Practitioners usually combine four controls. First, issue just-in-time credentials with short TTLs so the agent only receives the access needed for the current task. Second, bind those credentials to a workload identity, not a human session, so the system can verify what the agent is and what service it is calling. Third, evaluate policy at request time using policy-as-code so each step is checked against the full context. Fourth, define explicit completion and termination signals so the agent’s permissions are revoked once the task is satisfied or the workflow diverges.
- Use runtime policy checks rather than assuming the original approval covers all future actions.
- Constrain tools by task phase, data sensitivity, and destination system.
- Log the full action chain so the review can detect whether the outcome matches the original intent.
- Revoke credentials automatically when the task ends, changes scope, or exceeds expected behaviour.
The Top 10 NHI Issues and Ultimate Guide to NHIs — Lifecycle Processes for Managing NHIs are useful for mapping lifecycle controls to agent sessions, while NIST Cybersecurity Framework 2.0 supports the operational control mapping. These controls tend to break down when agents can autonomously discover new tools or chain external APIs because the approved workflow no longer matches the actual path of execution.
Common Variations and Edge Cases
Tighter control often increases operational overhead, requiring organisations to balance safety against workflow latency and engineering complexity. That tradeoff is real, especially in agentic systems that must act fast across many APIs. There is no universal standard for this yet, so guidance should be treated as evolving rather than settled doctrine.
One common edge case is a multi-agent workflow where one agent plans, another executes, and a third validates. Intent drift can appear even when each agent behaves correctly in isolation because the composed result may still violate the original business purpose. Another is retrieval-heavy agents, where the model appears compliant at the tool level but accumulates sensitive context across many benign steps. This is why OWASP NHI Top 10 and the CSA MAESTRO agentic AI threat modeling framework are useful references when modelling cross-step abuse paths.
Another practical exception is human-in-the-loop oversight. Manual approval can reduce risk, but it does not solve drift if reviewers only see isolated prompts instead of the full task graph. The strongest current approach is to combine task-scoped authorisation, continuous policy evaluation, and post-action auditability. Industry research from The 2024 ESG Report: Managing Non-Human Identities underscores how often compromised or insufficiently governed NHIs contribute to repeated incidents, which is the same control failure pattern seen when agent intent is not tightly governed.

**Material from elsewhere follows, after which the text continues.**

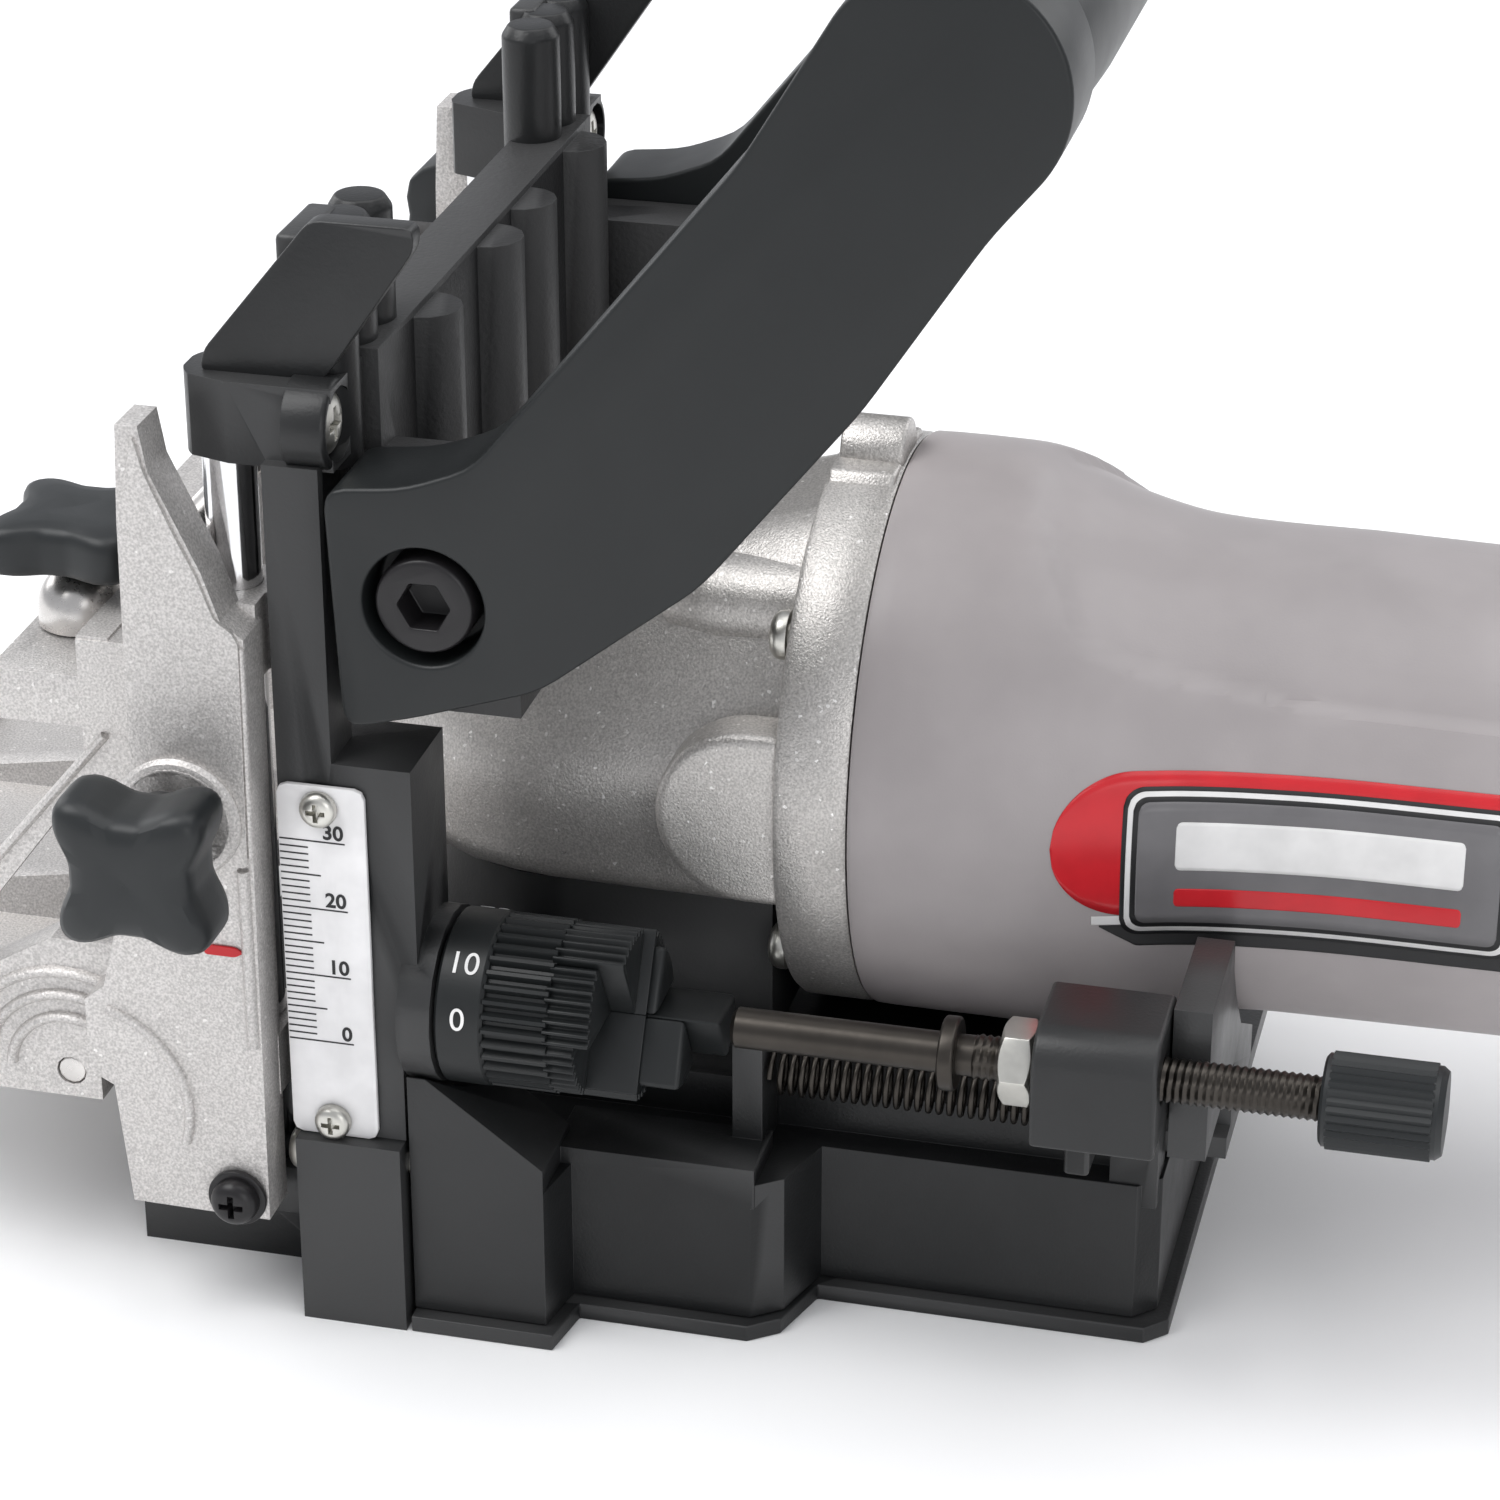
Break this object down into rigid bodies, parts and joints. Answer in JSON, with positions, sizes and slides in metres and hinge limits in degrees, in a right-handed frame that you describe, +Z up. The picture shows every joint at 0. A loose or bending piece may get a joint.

Standards & Framework Alignment
This section maps relevant standards and security frameworks to the operational risks and controls described in this guidance.
OWASP Agentic AI Top 10 and CSA MAESTRO address the attack and risk surface, while NIST AI RMF set the governance and control requirements practitioners need to meet.
| Framework | Control / Reference | Relevance |
|---|---|---|
| OWASP Agentic AI Top 10 | Agentic-03 | Addresses tool chaining and outcome drift in autonomous agent workflows. |
| CSA MAESTRO | GOV-2 | Covers runtime governance for multi-step agent behaviour and escalation paths. |
| NIST AI RMF | Supports governance of unpredictable AI behaviour and outcome-level risk. |
Define accountability, monitoring, and escalation for agent outputs that diverge from approved intent.